# Worlds most expensive RV



## 96475 (Oct 9, 2005)

Is it worth the money?

www.rvtravel.com/publish/news/Vantareplatinumplus-rv.shtml


----------



## 88927 (May 10, 2005)

It looks beautiful, from the measly photos..... but how can one possibly justify that kind of money???? 
Wow... I would be terrified to use it... It will be interesting to see if they actually sell one or if it just gets rented out at $000 per day to celebs :lol: :lol: :lol: 

Keith


----------



## LC1962 (Oct 6, 2005)

Pocket change :lol: :lol: :lol: 
(In my dreams!)
:roll:


----------



## 88927 (May 10, 2005)

Hey I will remember that next time I ask you for a price for something :lol: :lol: :lol: :lol: :lol: 

Keith


----------



## Rapide561 (Oct 1, 2005)

*RV*

Hi

This was in the "Metro" newspaper quite recently.

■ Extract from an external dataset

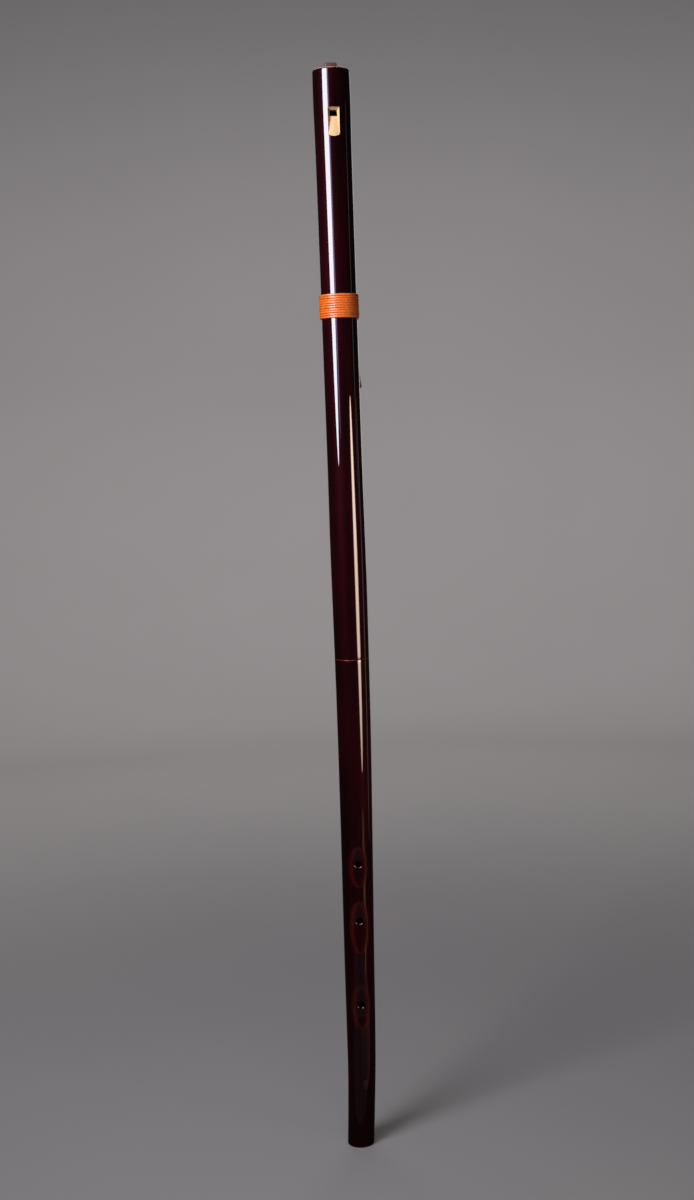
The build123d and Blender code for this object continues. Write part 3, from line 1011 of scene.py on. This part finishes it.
paper = studio_paper_painted_light()
room_radius = 4.5
cove = 1.4
cove_arc = np.radians(np.linspace(-90, 0, 17))
near_floor = 0.95
room_profile = [(0.0, 0.0), (0.0, near_floor), (0.0, 2.4)]
room_profile += [(cove + cove * math.sin(a), room_radius - cove + cove * math.cos(a)) for a in cove_arc]
room_profile += [(3.0, room_radius), (4.5, room_radius)]
room_rings = rings([h for h, _ in room_profile], [r for _, r in room_profile], columns=96)
floor_rows = sum(r < 2.5 for _, r in room_profile)


def stage_half(name, first, rows, bounces):
    """Half of the room's rows, from this column on. Reflections leave it out."""
    half = np.take(room_rings[rows], range(first, first + 49), axis=1, mode="wrap")
    count, across = half.shape[:2]
    faces = [
        (r * across + c, (r + 1) * across + c, (r + 1) * across + c + 1, r * across + c + 1)
        for r in range(count - 1)
        for c in range(across - 1)
    ]
    mesh = bpy.data.meshes.new(name)
    mesh.from_pydata(half.reshape(-1, 3).tolist(), [], faces)
    mesh.materials.append(paper.material)
    mesh.shade_smooth()
    stage = bpy.data.objects.new(name, mesh)
    bpy.context.scene.collection.objects.link(stage)
    stage.visible_glossy = False
    stage.visible_diffuse = bounces


stage_half("floor_at_the_foot", -24, slice(0, 2), True)
stage_half("floor_in_front", -24, slice(1, floor_rows), False)
stage_half("floor_behind", 24, slice(0, floor_rows), False)
stage_half("wall_in_front", -24, slice(floor_rows - 1, None), False)
stage_half("wall_behind", 24, slice(floor_rows - 1, None), False)
print("room:", 2 * room_radius, "m across")

# %% [markdown]
# A cylinder of lacquer shows a soft box as a bright strip. Its place across the tube comes from
# the box's direction, its width from the box's width, and its ends from the box's top and
# bottom. A cool box to the left lights the upper section, a lower and warmer one to the right
# lights the middle, and dim panels further round give the thin lines near the right edge. One
# more box stands behind, for whoever walks round the flute.

# %% Lights
def area_lamp(name, shape, size, energy, colour, place):
    """A lamp that the camera can't see, of (width, height), shining down from this place."""
    lamp = bpy.data.lights.new(name, "AREA")
    lamp.shape = shape
    lamp.size, lamp.size_y = size
    lamp.energy = energy
    lamp.color = colour
    box = bpy.data.objects.new(name, lamp)
    box.location = place
    box.visible_camera = False
    bpy.context.scene.collection.objects.link(box)
    return box


def soft_box(name, bearing, distance, low, high, half_width, radiance, colour, fan=180):
    """A box whose middle is this bearing from the front, in degrees, to the right of it.
    A grid on it keeps its light inside a fan of so many degrees."""
    turn = math.radians(bearing)
    toward = Vector((math.sin(turn), -math.cos(turn), 0))
    size = (2 * distance * math.tan(math.radians(half_width)), high - low)
    energy = radiance * math.pi * math.pi / 4 * size[0] * size[1]
    place = Vector((head_x * MM, 0, (low + high) / 2)) + toward * distance
    box = area_lamp(name, "ELLIPSE", size, energy, colour, place)
    box.rotation_euler = (-toward).to_track_quat("-Z", "Y").to_euler()
    if fan < 180:
        box.data.spread = math.radians(fan)
        box.data.energy *= 1 - box.data.spread / 2 / math.tan(box.data.spread / 2)


def floor_card(name, bearing, distance, size, radiance, colour):
    """A dim round card that lies on the floor, for the lacquer near the foot to mirror."""
    turn = math.radians(bearing)
    energy = radiance * math.pi * math.pi / 4 * size**2
    place = (math.sin(turn) * distance, -math.cos(turn) * distance, 0.004)
    card = area_lamp(name, "DISK", (size, size), energy, colour, place)
    card.rotation_euler = (math.pi, 0, 0)


def overhead(name, place, aim, size, power, colour):
    """A large soft light that hangs at place and points at aim."""
    box = area_lamp(name, "RECTANGLE", size, power, colour, place)
    box.rotation_euler = (Vector(aim) - Vector(place)).to_track_quat("-Z", "Y").to_euler()


soft_box("cool_box_left", -45, 1.5, 1.04, 2.7, 15, 23.0, (0.93, 0.955, 1.0))
soft_box("violet_card_left", -26, 1.5, 1.1, 2.6, 4, 5.0, (0.55, 0.50, 1.0))
soft_box("warm_box_right", 46, 1.5, 0.24, 1.20, 11, 24.0, (1.0, 0.78, 0.62), fan=44)
soft_box("brown_card_right", 44, 0.7, 0.02, 0.36, 7, 0.9, (1.0, 0.50, 0.30))
soft_box("box_behind", 165, 2.2, 0.7, 2.5, 10, 1.4, (1.0, 0.99, 0.98), fan=60)
soft_box("dim_panel_right", 97, 1.5, 0.05, 1.2, 4, 0.8, (1.0, 0.62, 0.58))
soft_box("thin_panel_right", 86, 1.5, 0.9, 1.9, 1.2, 1.3, (0.95, 0.97, 1.0))
floor_card("grey_floor_card", -10, 0.60, 1.0, 0.045, (1.0, 0.9, 0.9))
floor_card("brown_floor_card", 32, 0.52, 0.62, 0.20, (1.0, 0.52, 0.42))
overhead("top_light", (-0.2, -1.3, 3.2), (0.0, 0.0, 0.3), (1.2, 0.5), 9.0, (1.0, 0.99, 0.98))
overhead("back_light", (0.2, 1.8, 3.4), (0.0, 0.0, 0.8), (2.0, 1.0), 14.0, (1.0, 0.99, 0.98))
for name, side in (("wall_wash_behind", 1), ("wall_wash_in_front", -1)):
    overhead(name, (0, 1.5 * side, 3.2), (0, 4.4 * side, 0.6), (1.6, 0.6), 44.0, (1.0, 0.99, 1.0))

world = bpy.data.worlds.new("dark_studio")
world.use_nodes = True
world.node_tree.nodes["Background"].inputs["Color"].default_value = (0.012, 0.012, 0.013, 1)
bpy.context.scene.world = world
bpy.context.scene.view_settings.view_transform = "Standard"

When I arrived at work, several had been stuck to my pc. It was referred to as a "horse box" and "an ice cream van" by my colleagues.

Incidentally, one colleague is coming to Amsterdam in my own ice cream van and another coming to Garda! Charming!

Rapide561


----------



## 97993 (Mar 5, 2006)

Wot a rip off , Not worth a penny over 2.49 million


----------



## geraldandannie (Jun 4, 2006)

At least your safety will be a priority, considering they're calling it "The Featherlite". I hope the tyres aren't recycled :wink: 

Gerald


----------



## 98395 (Mar 29, 2006)

Nice. But ready the spec sheet, a little excessive.

Do you REALLY need marble stairs et al?


----------